8. Salvage Yards – Reports indicate sizeable increases in fees paid by insurers to salvage yards for towing, entry and storage. In fact, fees subsequent to the pandemic were up more than 50%. At the same time, cars are sitting on storage lots longer after the initial tow from the scene of the accident due to backlogs at repair shops.
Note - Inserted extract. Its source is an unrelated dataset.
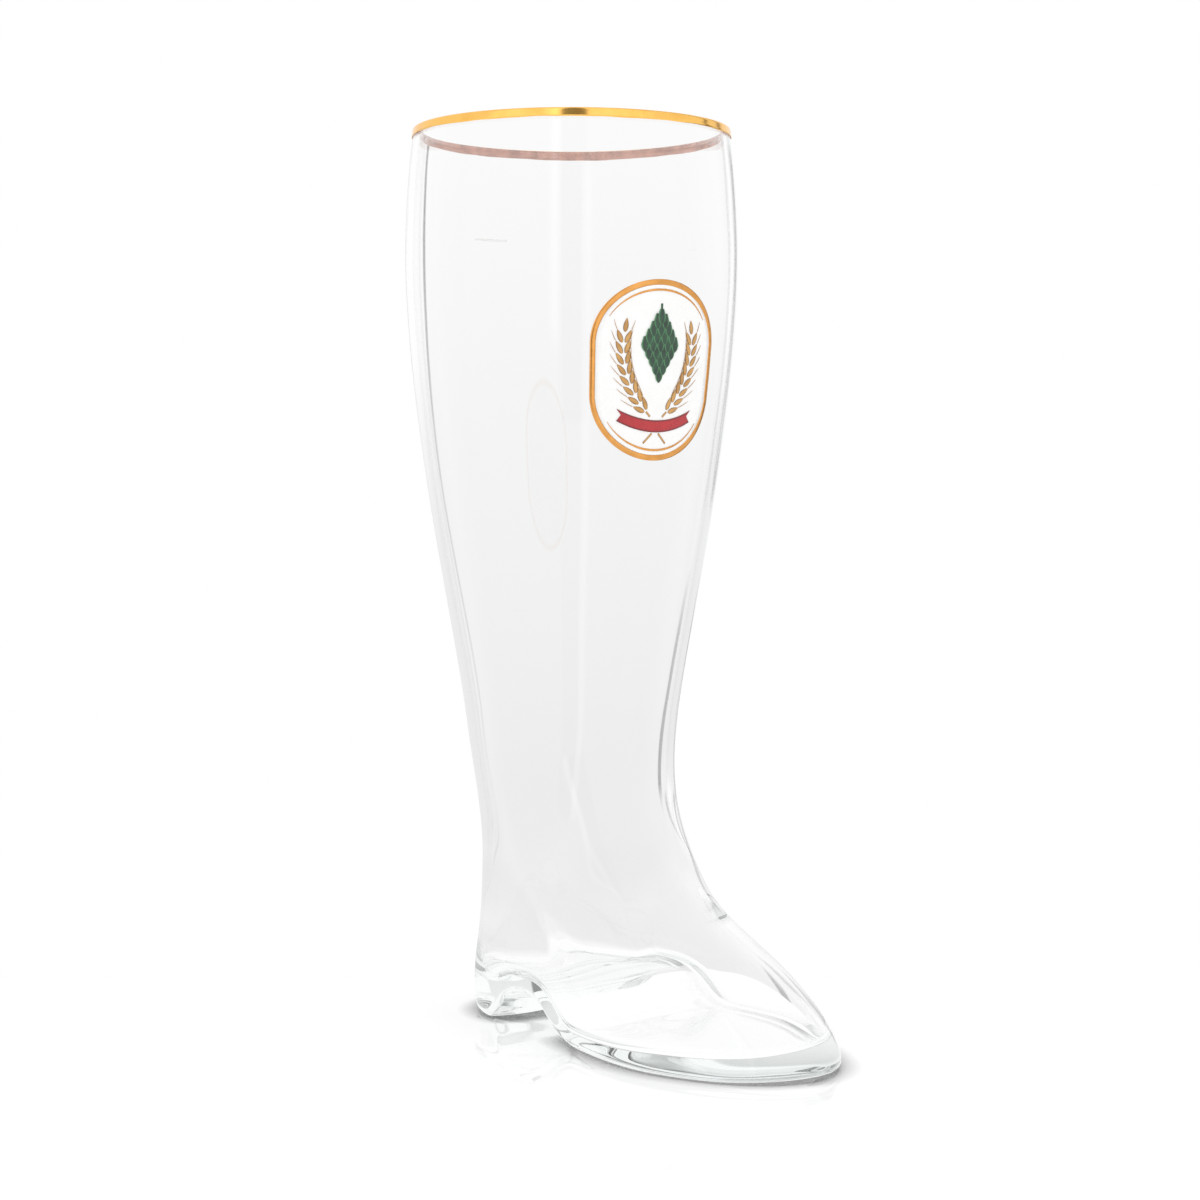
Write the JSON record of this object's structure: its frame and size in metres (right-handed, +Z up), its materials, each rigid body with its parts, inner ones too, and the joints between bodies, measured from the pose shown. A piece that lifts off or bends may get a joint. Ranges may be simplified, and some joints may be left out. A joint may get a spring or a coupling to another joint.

9. Total Loss Thresholds – The percentage of total loss claims has risen steadily in the five years ending 2021 (the latest year for which data was provided by LexisNexis), up to 23% in 2021 from 17% in 2016. This trend is likely related to insurer claims handling practices of declaring total losses at lower thresholds. That is, a 70% to 80% threshold has commonly been used to determine constructive total loss. Each state sets its own minimum threshold (Texas has a 100% threshold), but insurers may use a lower amount. The common total loss formula is to add the cost of repair and the salvage value to the vehicle’s actual cash value (ACV). Given the surge in both the cost of repair and salvage values, the threshold of such to the car’s ACV is dropping, hence more total loss claims.
10. Weather – In the past several years, harsh weather has had a demonstrable impact on insurance costs. Wildfires, record rainfall, hurricanes, tornadoes and old-fashioned hailstorms all contribute to the frequency and cost of repairing vehicles.
The cost of repairing and replacing damaged and stolen vehicles has risen dramatically in the past few years and a perfect storm of causes have contributed to this phenomenon. Much uncertainty remains as to future trends in APD costs, but perhaps we may all consider higher costs as a new normal.